Automatic PII redaction for Pydantic v2 — masks sensitive data in logs and print statements. GDPR/HIPAA-friendly.
Project description
GhostPII 👻
Automatic PII redaction for Pydantic v2 — zero-config, GDPR/HIPAA-friendly.
Note: This project is published on PyPI as
ghost-pii-pydantic.
GhostPII solves the "Logged Secret" problem: sensitive fields (emails, SSNs, credit card numbers, API keys) leaking into logs and tracebacks. It provides a smart string proxy that automatically redacts itself in unsafe contexts (logging, print, tracebacks) while remaining fully functional for business logic, databases, and APIs.
- Drop-in Pydantic v2
Annotatedtype — no middleware, no post-processing - Tainted memory propagation — concatenated strings stay redacted
- Strict mode for FinTech / HealthTech / high-compliance environments
- Works with sync and async Python services
Features
| Feature | Description |
|---|---|
| Auto-Magical Redaction | Automatically detects print(), logging, structlog, loguru, and more. |
| Partial Masking | Show jo***@ex***.com instead of [REDACTED] — ideal for UIs and audit logs. |
| Pydantic Native | First-class support for Pydantic v2 Annotated types. |
| Strict Mode | Opt-in for 100% redaction everywhere unless explicitly unmasked. |
| Tainted Memory | Operations on PII (like concatenation) stay PII. No accidental leaks. |
| Context Aware | unmask_pii() context manager with optional audit callback. |
| asyncio Safe | Uses contextvars.ContextVar — isolated per thread and per async task. |
| pytest Plugin | Built-in ghost_pii_strict fixture and --ghost-pii-strict CLI flag. |
| Extensible | Register custom unsafe modules (OpenTelemetry, Datadog, etc.) at runtime. |
Installation
pip install ghost-pii-pydantic
Quick Start
from pydantic import BaseModel, EmailStr
from ghost_pii import PII, unmask_pii
class User(BaseModel):
name: PII[str]
email: PII[EmailStr] # Validates as email (via Pydantic), redacts in logs
user = User(name="John Doe", email="john@example.com")

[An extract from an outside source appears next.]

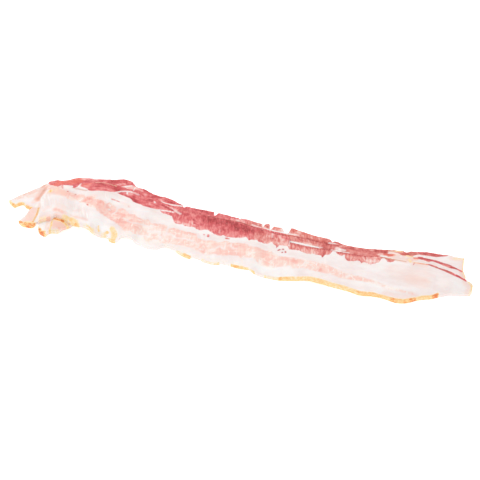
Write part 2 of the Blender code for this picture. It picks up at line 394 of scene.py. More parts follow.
def drawn_out(tree, place, scale, slant=0.0):
    """Coordinates squeezed by those scales, so that a pattern runs long where one is small. The
    slant turns the pattern from across the rasher towards its length, in degrees."""
    turned = put(tree, "ShaderNodeMapping", {
        "Vector": place, "Rotation": (0.0, 0.0, math.radians(-slant))}).outputs[0]
    return put(tree, "ShaderNodeMapping", {"Vector": turned, "Scale": scale}).outputs[0]


def noise(tree, place, scale, detail=3.0, roughness=0.55, distortion=0.0):
    """Clouds with that many to a millimetre."""
    return put(tree, "ShaderNodeTexNoise", {
        "Vector": place, "Scale": scale, "Detail": detail, "Roughness": roughness,
        "Distortion": distortion}).outputs["Fac"]


FIBRE_SLANT = 14  # degrees, of the fibres that run across a rasher
WIDEST_SWING = 3.2  # millimetres, of a ragged edge that wanders by 1


def ragged_edge_group():
    """Turns a distance inside an outline into a mask whose edge wanders and is a little soft."""
    group, inlet, outlet = new_group("ragged_edge", {
        "Distance": 0.0, "Place": None, "Pitch": 0.5, "Wander": 1.0, "Softness": 0.4}, ["Mask"])
    swing = noise(group, inlet["Place"], inlet["Pitch"], detail=4.0, roughness=0.6)
    swing = maths(group, "SUBTRACT", swing, 0.5)
    swing = maths(group, "MULTIPLY", swing,
                  maths(group, "MULTIPLY", inlet["Wander"], WIDEST_SWING))
    moved = maths(group, "ADD", swing, inlet["Distance"])
    low = maths(group, "MULTIPLY", inlet["Softness"], -1.0)
    group.links.new(ranged(group, moved, low, inlet["Softness"]), outlet.inputs["Mask"])
    return group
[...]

# 1. Safe by Default: Redacts in logs/prints
print(user)
# Output: name=GhostString('[REDACTED]') email=GhostString('[REDACTED]')
# 2. Functional: Works in business logic/DBs
# (String conversion or attribute access in non-unsafe contexts reveals the real string)
db.execute("INSERT INTO users VALUES (?)", [user.email])
# Successfully inserts "john@example.com"
3. Explicit: Use context manager for sensitive tasks
with unmask_pii(): print(user) # Output: name=GhostString('John Doe') email=GhostString('john@example.com')
## Advanced Scenarios
### Nested Models and Collections
GhostPII seamlessly handles nested Pydantic models and lists of PII.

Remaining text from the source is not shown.